If you want to see more of my artwork or drop me a line, you can find me at darianvincentjones.com.
So there you go. It’s really impressive, and more than a little daunting, to realize how much effort went into the trailer’s creation. I think it does a great job conveying the dash and excitement of Howard’s writing. It’s definitely got me looking forward to starting Upon the Flight of the Queen this weekend. I’ll be back with my review in a couple of weeks, so stayed tuned.
PS: After the interview, Howard dropped me a line providing some extra insight into the composition of the trailer’s music.
What he doesn’t say in that answer about music is just how fast he is with Finale software, and it may not be clear just how excellent a musician Darian is.

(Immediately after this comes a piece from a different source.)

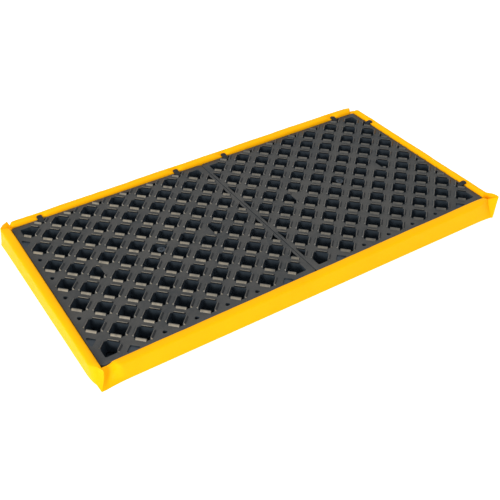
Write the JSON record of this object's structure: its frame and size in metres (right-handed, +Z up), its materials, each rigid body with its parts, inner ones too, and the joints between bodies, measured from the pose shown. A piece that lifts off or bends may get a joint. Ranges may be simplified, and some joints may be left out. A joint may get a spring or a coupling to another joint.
{
  "type": "spill containment pallet",
  "caption": "Low-profile spill containment deck: square black plastic grate tiles lying in a yellow coated-fabric sump with padded foam walls and folded corners.",
  "frame": {"origin": "on the ground, under the middle of the deck", "axes": "+X along the length, from the left tile to the right tile; +Y from the front wall to the back wall; +Z up"},
  "size_m": [1.2868, 0.6766, 0.055],
  "materials": {
    "coated_fabric": "satin PVC-coated polyester",
    "foam": "closed-cell foam",
    "grate_plastic": "matt recycled polyethylene"
  },
  "bodies": {
    "sump": {"sump_floor": "coated_fabric", "wall_cover_front": "coated_fabric", "wall_cover_back": "coated_fabric", "wall_cover_left": "coated_fabric", "wall_cover_right": "coated_fabric", "foam_core_front": "foam", "foam_core_back": "foam", "foam_core_left": "foam", "foam_core_right": "foam", "corner_fold_front_left": "coated_fabric", "corner_fold_front_right": "coated_fabric", "corner_fold_back_left": "coated_fabric", "corner_fold_back_right": "coated_fabric"},
    "grate_left": {"grate_left": "grate_plastic"},
    "grate_right": {"grate_right": "grate_plastic"}
  },
  "joints": [
    {"name": "grate_left_lift", "type": "slide", "parent": "sump", "child": "grate_left", "axis": [0, 0, 1], "range_m": [0, 0.15]},
    {"name": "grate_right_lift", "type": "slide", "parent": "grate_left", "child": "grate_right", "axis": [0, 0, 1], "range_m": [0, 0.15]}
  ]
}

I played him the theme I’d composed on keyboard, with a few chords, and then hummed him the bass line – well, actually I hummed while playing the air bass. The next day he dragged me away from my laptop and suggested some additional chords, which I approved. The day after that he took three hours – only three – and composed and arranged the score, every instrument, start to finish. No errors. He can sit down with Finale and just drop in the notes without consulting a keyboard, he’s so certain of what he hears in his head. Watching him work is like that moment in Amadeus where Mozart is calmly scratching out a new piece while messing about with a billiard ball in his off hand. I’m a trained musician and can read music as well as work things out by ear, but his musical ability astounds me.